No wonder I'm tired.

8:52 AM

Wednesday, October 17, 2001
46 degrees, clear and cold. Dew point 31 degrees. Barometer 30.34s. Supposed to be sunny and warmer.

I think I'm going to have to take physics 101 and comm 101 next semester. How much does that suck? Catherine is closer to finishing her degree than I am at this point. Not taking classes in the summer really screws things up.

11:18 AM

Tuesday, October 16, 2001
I can't believe the lousy choices I have for classes next semester. How is a working person supposed to earn a degree when all the night classes are first year courses? Augh, I'm disgusted.
4:41 PM


Rainy, foggy, cold weather. "The sky is low, the clouds are mean" type of thing. Got my new suite101.com topic up and running, glad to be out of Korean culture. I was just lacking enthusiasm near the end there. Hopefully this architecture thing will give me a chance to explore some of the new stuff out there, get reacquainted with the old stuff.
10:13 AM

Monday, October 15, 2001
Very cool that my brother went to visit my parents. I was pretty psyched about that. Mom says he drove up for just two days, helped my dad cut down the trees on the river bank. And she said he was actually singing! Imagine that.

I'm 100% sick of my philosophy lesson. I feel like I'm never going to finish it.

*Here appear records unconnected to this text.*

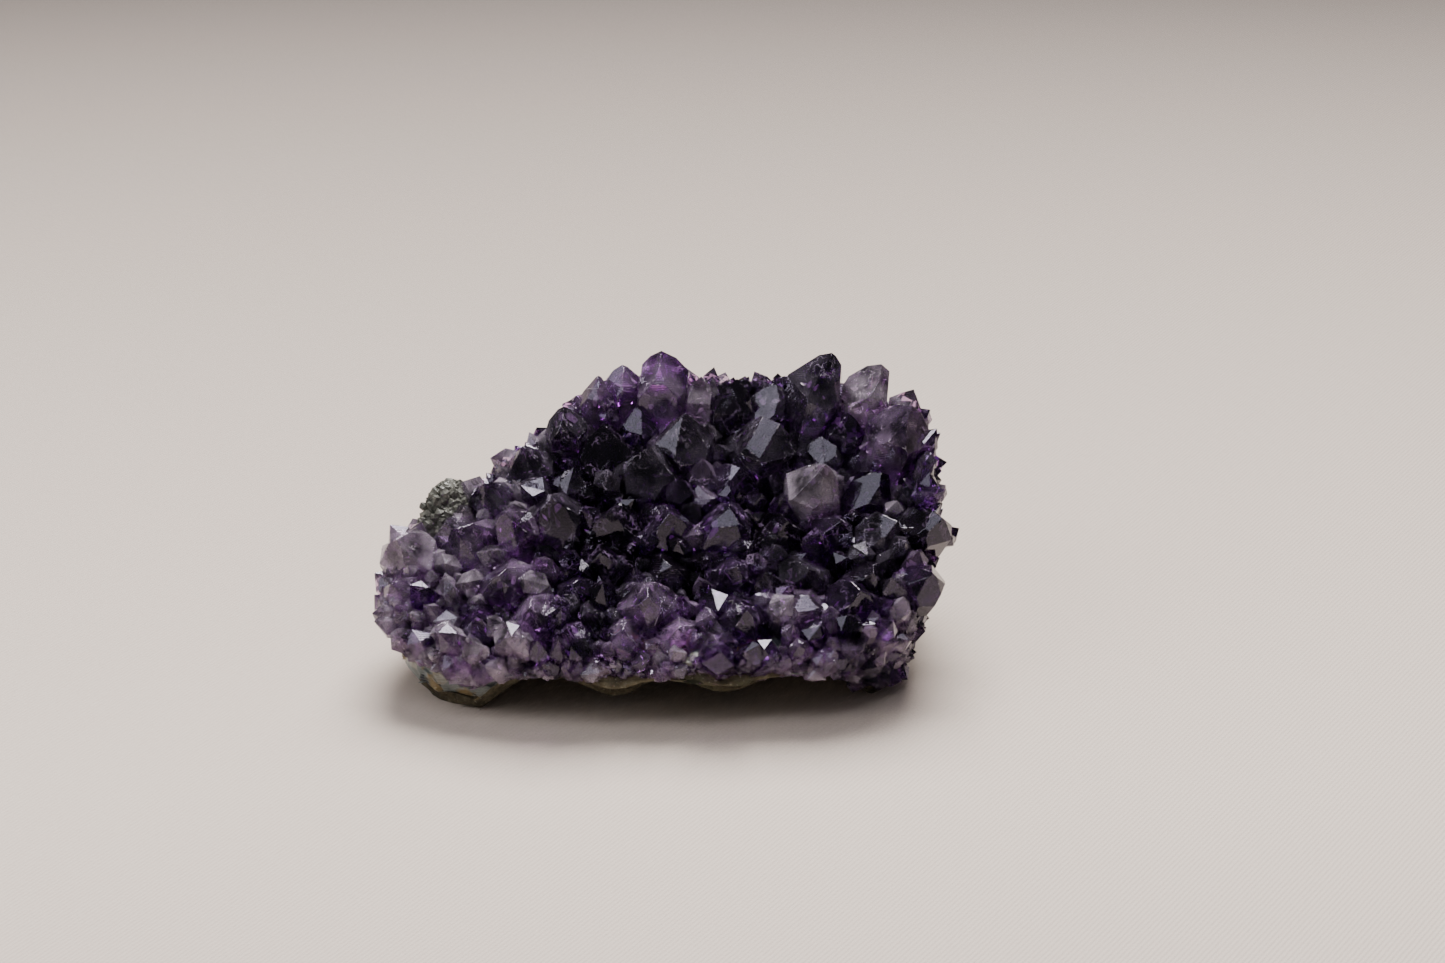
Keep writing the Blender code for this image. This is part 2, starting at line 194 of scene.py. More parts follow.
# %% [markdown]
# The cluster stands on a pale cotton cloth with a fine twill weave. The cloth lies flat and is
# large, so that it fills the view from above on every side. Its colour is darkened towards the
# back as painted shade, for the light that falls off there. The twill is only relief: slanting
# ribs, about three quarters of a millimetre apart.

# %% Cloth
CLOTH_REACH = 3.0
# The far colour is painted shade: the cloth is given a darker colour towards the back, where the light
# falls off.
CLOTH_NEAR, CLOTH_FAR_PAINTED_SHADE = (0.73, 0.63, 0.565), (0.12, 0.104, 0.098)


def cloth():
    """A disc of cloth, z = 0, rings of growing radius round a centre point."""
    spokes = 96
    rings = np.concatenate([np.linspace(0.05, 0.5, 24), np.geomspace(0.6, CLOTH_REACH, 12)])
    turn = np.linspace(0, 2 * np.pi, spokes, endpoint=False)
    radius, angle = np.meshgrid(rings, turn, indexing="ij")
    grid = np.stack([radius * np.cos(angle), radius * np.sin(angle), 0 * radius], -1).reshape(-1, 3)
    verts = np.vstack([[[0, 0, 0]], grid])
    ring, spoke = np.meshgrid(np.arange(len(rings) - 1), np.arange(spokes), indexing="ij")
    a = 1 + ring * spokes + spoke
    b = 1 + ring * spokes + (spoke + 1) % spokes
    quads = np.stack([a, a + spokes, b + spokes, b], -1).reshape(-1, 4)
    one = np.arange(spokes)
    fan = np.stack([0 * one, 1 + one, 1 + (one + 1) % spokes], -1)
    mesh = bpy.data.meshes.new("cloth")
    mesh.from_pydata(verts.tolist(), [], fan.tolist() + quads.tolist())
    thing = bpy.data.objects.new("cloth", mesh)
    bpy.context.scene.collection.objects.link(thing)
    return thing


floor = cloth()
weave = Finish("cotton_twill")
ribs = weave.add("TexWave", [("Vector", weave.where(lean=(0, 0, math.radians(35)))), ("Scale", 0.42),
                             ("Distortion", 0.6), ("Detail", 1.0)], bands_direction="X").outputs["Fac"]
threads = weave.noise(0.5, 3)
away = weave.add("SeparateXYZ", [("Vector", weave.where())]).outputs["Y"]
# Base colour: painted shade, darkening from the near colour to the far one towards the back.
weave.wire(weave.shader.inputs["Base Color"],
           weave.mix(weave.span(away, -50, 400, 0, 1), CLOTH_NEAR, CLOTH_FAR_PAINTED_SHADE))
weave.wire(weave.shader.inputs["Normal"], weave.bump(threads, 0.08, weave.bump(ribs, 0.05)))
weave.shader.inputs["Roughness"].default_value = 0.95
weave.shader.inputs["Specular IOR Level"].default_value = 0.1
floor.data.materials.append(weave.material)

# %% [markdown]
# ## Helpers for stone
# Broken stone needs two patterns, each a function of points in space that takes a whole array at
# once. Rounded lumps are a value noise: a steady random number at each corner of a lattice of
# cubes, blended smoothly inside each cube. Chips are a cell pattern: each point belongs to the
# nearest of a set of scattered seeds, and each seed has its own tilted plane, so that the surface
# breaks into small flat facets as real quartz does.

# %% Patterns in space
def steady(cells, seed):
    """A steady number from 0 to 1 for each whole-number cell (x, y, z)."""
    cells = cells.astype(np.int64)
    n = cells[..., 0] * 73856093 ^ cells[..., 1] * 19349663 ^ cells[..., 2] * 83492791 ^ seed * 2654435
    n = (n ^ n >> 13) * 1274126177 & 0x7FFFFFFF
    n = (n ^ n >> 15) * 668265263 & 0x7FFFFFFF
    return (n ^ n >> 12) % 65536 / 65535


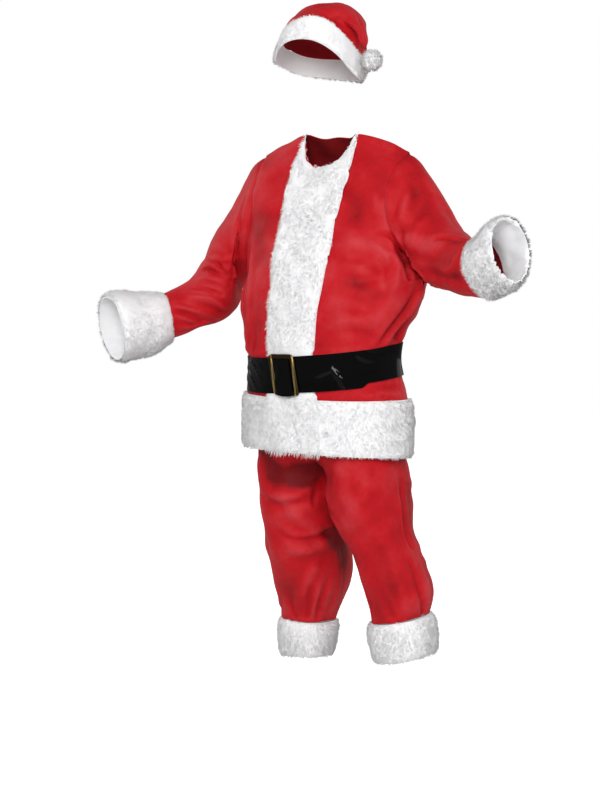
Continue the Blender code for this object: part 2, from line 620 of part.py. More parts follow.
def build_trims(joined):
    edge = BAND_COLUMNS
    width = BAND_COLUMNS + PANEL_COLUMNS

    # Front band, hem to neckline: its pile is pressed down where the belt crosses it.
    band = [strip(joined[key], np.s_[:], np.s_[width - edge:], np.s_[:edge + 1], False)
            for key in ("points", "normals")]
    pile = np.full(len(band[0]), FUR_PILE)
    pile[BELT_ROWS] = PRESSED_PILE
    pile[-1] = NECK_PILE
    fur("front_band", band[0], band[1], pile[:, None], ("left", "right"))

    # Hem band, from one edge of the front band round the back to the other edge.
    hem = [strip(joined[key], HEM_ROWS, np.s_[:width - edge + 1], np.s_[edge:], True)
           for key in ("points", "normals")]
    fur("hem_band", hem[0], hem[1], FUR_PILE, ("left", "right"))

    # Belt: a ring over the cloth and over the pressed band.
    ring = [strip(joined[key], BELT_ROWS, np.s_[:], np.s_[:], True)
            for key in ("points", "normals")]
    columns = ring[0].shape[1]
    from_end = np.minimum(np.arange(columns), np.arange(columns)[::-1])
    over_band = PRESSED_PILE + SEAM_GAP
    lift = STRAP_EASE + np.interp(from_end, (0, edge, edge + 1, edge + 2),
                                  (over_band, over_band, STRAP_STEP, 0.0))
    inner = ring[0] + ring[1] * lift[None, :, None]
    outer = inner + ring[1] * STRAP_THICKNESS
    inner[:, -1], outer[:, -1] = inner[:, 0], outer[:, 0]
    solid("belt_strap", outer, inner, "black_patent")
    build_buckle(outer)


def build_buckle(belt):
    """Slide buckle on the strap at the front: frame, hidden centre bar and the strap's end."""
    half_width, half_height = BUCKLE_WIDTH / 2, BUCKLE_HEIGHT / 2
    ahead = [k for k in range(belt.shape[1] - 1)
             if belt[1, k, 1] < 0 and abs(belt[1, k, 0] - BUCKLE_X) < half_width + BUCKLE_BAR]
    low, high = belt[0, ahead].mean(axis=0), belt[-1, ahead].mean(axis=0)
    up = unit(np.array([0.0, high[1] - low[1], high[2] - low[2]]))
    side = unit(np.array([1.0, 0.0, BUCKLE_TILT]))
    out = unit(np.cross(side, up))
    up = np.cross(out, side)
    middle = (low + high) / 2
    middle[0] = BUCKLE_X
    front = belt[:, ahead].reshape(-1, 3)
    middle += out * (np.max((front - middle) @ out) + BUCKLE_EASE)
    turn = np.array([side, up, out])
    place = Matrix.Translation((middle - np.array([0, 0, HELD_HEIGHT])) * MM)
    place @= Matrix(turn.T.tolist()).to_4x4()

    # Frame: a profile of two ridges, carried round a rectangle with rounded corners.
    corner_x = half_width - BUCKLE_BAR / 2 - BUCKLE_CORNER
    corner_y = half_height - BUCKLE_BAR / 2 - BUCKLE_CORNER
    path = []
    for k, (right, top) in enumerate(((1, 1), (-1, 1), (-1, -1), (1, -1))):
        for step in range(CORNER_STEPS + 1):
            angle = (k + step / CORNER_STEPS) * math.pi / 2
            path.append((right * corner_x + BUCKLE_CORNER * math.cos(angle),
                         top * corner_y + BUCKLE_CORNER * math.sin(angle)))
    profile = closed_line("ridge_profile", RIDGE_PROFILE)
    frame = closed_line("buckle_frame", path)
    frame.data.bevel_mode = "OBJECT"
    frame.data.bevel_object = profile
    frame.data.materials.append(MATERIALS["aged_brass"])
    frame.matrix_world = place
    profile.hide_render = True
    profile.display_type = "WIRE"

    # Centre bar: a plain rod behind the strap's end.
    rod = bmesh.new()
    radius, length = ROD_RADIUS * MM, 2 * (half_height - BUCKLE_BAR - ROD_EASE) * MM
    bmesh.ops.create_cone(rod, cap_ends=True, segments=ROD_SIDES, radius1=radius,
                          radius2=radius, depth=length)
    bmesh.ops.rotate(rod, verts=rod.verts, matrix=Matrix.Rotation(math.pi / 2, 3, "X"))
    bmesh.ops.translate(rod, verts=rod.verts, vec=(0, 0, radius + SEAM_GAP * MM))
    keep(rod, "buckle_bar", "aged_brass").matrix_world = place

    # End of the strap: over the centre bar, its lower edge hanging over the frame's lowest bar.
    cells = TONGUE_CELLS + 1
    sheet = np.zeros((cells, cells, 3))
    for i, v in enumerate(np.linspace(0, 1, cells)):
        for j, u in enumerate(np.linspace(-1, 1, cells)):
            top = half_height - BUCKLE_BAR - TONGUE_TOP_EASE
            edge = 1 - half_height - TONGUE_SAG * (1 - u * u)
            height = (TONGUE_BACK + TONGUE_RISE * ease(v / TONGUE_RISE_END)
                      + TONGUE_BULGE * (1 - u * u))
            sheet[i, j] = TONGUE_HALF_WIDTH * u, top + (edge - top) * v, height
    sheet = sheet @ turn + middle
    solid("belt_end", (sheet + out * STRAP_THICKNESS)[:, ::-1], sheet[:, ::-1], "black_patent")


def closed_line(name, points):
    """A closed flat curve through points in millimetres."""
    curve = bpy.data.curves.new(name, "CURVE")
    curve.dimensions = "2D"
    curve.fill_mode = "NONE"
    line = curve.splines.new("POLY")
    line.points.add(len(points) - 1)
    for point, (x, y) in zip(line.points, points):
        point.co = (x * MM, y * MM, 0, 1)
    line.use_cyclic_u = True
    obj = bpy.data.objects.new(name, curve)
    COSTUME.objects.link(obj)
    return obj


def keep(shape, name, material):
    """An object of a bmesh."""
    mesh = bpy.data.meshes.new(name)
    shape.to_mesh(mesh)
    shape.free()
    mesh.materials.append(MATERIALS[material])
    obj = bpy.data.objects.new(name, mesh)
    COSTUME.objects.link(obj)
    return obj


def build_trousers():
    """Two fronts, two backs and two fur cuffs, all grids with their rows running up."""
    half = LEG_COLUMNS // 2
    grids, piles = {}, {}
    for side in (-1, 1):
        leg, cuff_grid, pile = trouser_leg(side)
        turn = np.s_[::-1, ::side]
        word = side_word(side)
        grids["trouser_front_" + word] = leg[:, :half + 1][turn]
        grids["trouser_back_" + word] = leg[:, half:][turn]
        grids["leg_cuff_" + word] = cuff_grid[turn]
        piles["leg_cuff_" + word] = pile[::-1]
    names = list(grids)
    shapes = folded([grids[name] for name in names])
    for name, grid, normals in zip(names, shapes, surface_normals(shapes)):
        if name in piles:
            fur_tube(name, grid, normals, piles[name], "top")
        else:
            cloth(name, grid, normals, ("left", "right", "bottom"))


def build_cap():
    crown, _ = cap_rings("cap", CAP_ROWS)
    band, table = cap_rings("cap_band", CAP_BAND_ROWS)
    band[-1] = crown[0]
    half = CAP_COLUMNS // 2
    grids = {"cap_front": crown[:, :half + 1], "cap_back": crown[:, half:], "cap_band": band}
    normals = dict(zip(grids, surface_normals(list(grids.values()))))
    for name in ("cap_front", "cap_back"):
        cloth(name, grids[name], normals[name], ("left", "right", "bottom"))
    pile = [table.at(key)["pile"] for key in np.linspace(0, table.keys[-1], CAP_BAND_ROWS + 1)]
    fur_tube("cap_band", band, normals["cap_band"], pile, "top")
    build_pompom()


def build_pompom():
    """A ball of fur locks: each face of a round core is drawn out to a three-sided point."""
    ball = bmesh.new()
    bmesh.ops.create_icosphere(ball, subdivisions=2, radius=POMPOM_CORE * MM)
    for face in list(ball.faces):
        centre, normal = face.calc_center_median(), face.normal.copy()
        tip = bmesh.ops.poke(ball, faces=[face])["verts"][0]
        tip.co = centre + normal * LOCK_LENGTH * MM
    for vertex in ball.verts:
        vertex.co.x += POMPOM_CENTRE[0] * MM
        vertex.co.y += POMPOM_CENTRE[1] * MM
        vertex.co.z += (POMPOM_CENTRE[2] - HELD_HEIGHT) * MM
    keep(ball, "cap_pompom", "white_fur")


def make_materials():
    made = {}
    for name, (colour, roughness, metallic) in COLOURS.items():
        material = bpy.data.materials.new(name)
        material.use_nodes = True
        shader = material.node_tree.nodes["Principled BSDF"]
        shader.inputs["Base Color"].default_value = (*colour, 1.0)
        shader.inputs["Roughness"].default_value = roughness
        shader.inputs["Metallic"].default_value = metallic
        made[name] = material
    return made


for leftover in list(bpy.data.objects):
    bpy.data.objects.remove(leftover, do_unlink=True)
COSTUME = bpy.data.collections.new("santa_suit")
bpy.context.scene.collection.children.link(COSTUME)
MATERIALS = make_materials()
build_jacket()
build_trousers()
build_cap()
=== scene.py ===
import math

import bmesh
import bpy
import numpy as np
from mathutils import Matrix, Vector
from mathutils.bvhtree import BVHTree
from mathutils.kdtree import KDTree

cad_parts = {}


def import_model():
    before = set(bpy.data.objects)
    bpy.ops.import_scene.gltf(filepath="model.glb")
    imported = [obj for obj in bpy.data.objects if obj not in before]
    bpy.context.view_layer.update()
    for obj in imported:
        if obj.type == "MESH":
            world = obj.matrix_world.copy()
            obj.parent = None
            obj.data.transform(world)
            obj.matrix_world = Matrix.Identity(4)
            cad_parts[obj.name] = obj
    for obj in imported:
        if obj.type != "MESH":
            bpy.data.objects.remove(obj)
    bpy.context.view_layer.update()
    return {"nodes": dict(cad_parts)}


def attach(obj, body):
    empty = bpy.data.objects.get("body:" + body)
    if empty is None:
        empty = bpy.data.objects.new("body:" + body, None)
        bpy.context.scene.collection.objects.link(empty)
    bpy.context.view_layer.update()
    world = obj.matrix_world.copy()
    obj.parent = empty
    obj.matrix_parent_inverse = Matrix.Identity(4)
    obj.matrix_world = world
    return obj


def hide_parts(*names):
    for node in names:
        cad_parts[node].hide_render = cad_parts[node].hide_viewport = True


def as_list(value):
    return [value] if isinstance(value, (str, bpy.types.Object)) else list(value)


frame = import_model()

# ---------------------------------------------------------------- jacket cloth
# The jacket's two fronts, its back and its two sleeves, cut from red plush 2 mm thick and sewn
# at the sides, shoulders and armholes. Cloth pulls into the armpits, drags round the bent elbow
# and along the raised arm, bags over the belt and is gathered in by it.


def linear(hex_colour):
    """An sRGB hex colour as the linear RGBA that a socket takes."""
    parts = [int(hex_colour[k:k + 2], 16) / 255 for k in (1, 3, 5)]
    return (*[c / 12.92 if c <= 0.04045 else ((c + 0.055) / 1.055) ** 2.4 for c in parts], 1.0)


def add(material, kind, inputs=None, **settings):
    """A node in the material: its own settings, and each input's value or the socket it takes."""
    node = material.node_tree.nodes.new(kind)
    for name, value in settings.items():
        setattr(node, name, value)
    for name, value in (inputs or {}).items():
        if isinstance(value, bpy.types.NodeSocket):
            material.node_tree.links.new(value, node.inputs[name])
        else:
            node.inputs[name].default_value = value
    return node


def finish_named(name, colour, roughness, **sockets):
    """A material with its Principled shader set, and that shader."""
    material = bpy.data.materials.new(name)
    material.use_nodes = True
    shader = material.node_tree.nodes["Principled BSDF"]
    shader.inputs["Base Color"].default_value = linear(colour)
    shader.inputs["Roughness"].default_value = roughness
    for socket, value in sockets.items():
        shader.inputs[socket.replace("_", " ")].default_value = value
    return material, shader


NAP_PATCH, NAP_TUFT = 0.055, 0.006       # brushed patches, and the tufts in them, in metres
NAP_GRAIN = 1 / 840                      # 1.2 mm: its fibres are too fine to show
KNIT_LOOP = 1 / 600                      # 1.7 mm: drawn a little coarse, so that it shows
TUFT_SHARE, PAINTED_SHADING_SHARE = 0.25, 0.45       # how much the tufts and the painted shading of folds and streaks count; patches are 1
PLUSH_REDS = ((0.0, "#6C060D"), (0.1, "#80080F"), (0.25, "#9E0B15"), (0.5, "#B6111B"),
              (0.9, "#BE353B"))          # from painted shade and darker nap to painted highlight and lighter nap

# Brushed polyester plush is a knitted cloth whose face is a short, dense nap. The nap lies one
# way or the other in patches, which makes lighter and darker red, and it catches a soft pale
# sheen where it turns away from the eye.
plush, shader = finish_named("brushed_polyester_plush", "#BC1A20", 0.62, Sheen_Weight=0.045,
                             Sheen_Roughness=0.4, Sheen_Tint=linear("#F0909A"),
                             Specular_IOR_Level=0.14)
place = add(plush, "ShaderNodeTexCoord").outputs["Object"]
patches = add(plush, "ShaderNodeTexNoise", {"Vector": place, "Scale": 0.5 / NAP_PATCH,
                                            "Detail": 3.0, "Roughness": 0.55})
tufts = add(plush, "ShaderNodeTexNoise", {"Vector": place, "Scale": 0.5 / NAP_TUFT, "Detail": 2.0})
# The attribute read here is painted shading: it darkens the red in the folds' troughs and slack as
# painted shade, and lightens it on their ridges as painted highlight, with painted streaks of
# both.
painted_shading = add(plush, "ShaderNodeAttribute", attribute_name="painted_shading")
blend = add(plush, "ShaderNodeMath", {0: tufts.outputs["Fac"], 1: TUFT_SHARE,
                                      2: patches.outputs["Fac"]}, operation="MULTIPLY_ADD")
blend = add(plush, "ShaderNodeMath", {0: painted_shading.outputs["Fac"], 1: PAINTED_SHADING_SHARE, 2: blend.outputs[0]},
            operation="MULTIPLY_ADD")
shades = add(plush, "ShaderNodeMapRange", {"Value": blend.outputs[0], "From Min": 0.0,
                                           "From Max": 1.2})
reds = add(plush, "ShaderNodeValToRGB", {"Fac": shades.outputs[0]})
for place_on_ramp, colour in PLUSH_REDS:
    stop = reds.color_ramp.elements.new(place_on_ramp)
    stop.color = linear(colour)
reds.color_ramp.elements.remove(reds.color_ramp.elements[0])
reds.color_ramp.elements.remove(reds.color_ramp.elements[-1])
plush.node_tree.links.new(reds.outputs["Color"], shader.inputs["Base Color"])
nap = add(plush, "ShaderNodeTexNoise", {"Vector": place, "Scale": 0.5 / NAP_GRAIN, "Detail": 3.0})
bump = add(plush, "ShaderNodeBump", {"Height": nap.outputs["Fac"], "Strength": 0.35,
                                     "Distance": 0.0008})
plush.node_tree.links.new(bump.outputs[0], shader.inputs["Normal"])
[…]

I start on it, write a few sentences, drift off. I need to get it done so I can take the midterm.

Figured out why I couldn't do the endpoint snap on my BCFramer tutorial on Friday. Got lots of stuff to do for that class.

9:07 PM


We spent the weekend in Columbus, playing hockey. I've been pretty cranky lately, not liking my job, not being able to find a new one. Zero motivation in school, all the usual signs. Had a decent game, although it's hard to put the mistakes behind me. Two stand out in my mind (out of the dozens, I'm sure), and I'm trying to just forget about them. Can I keep attributing my stress and depression to September 11?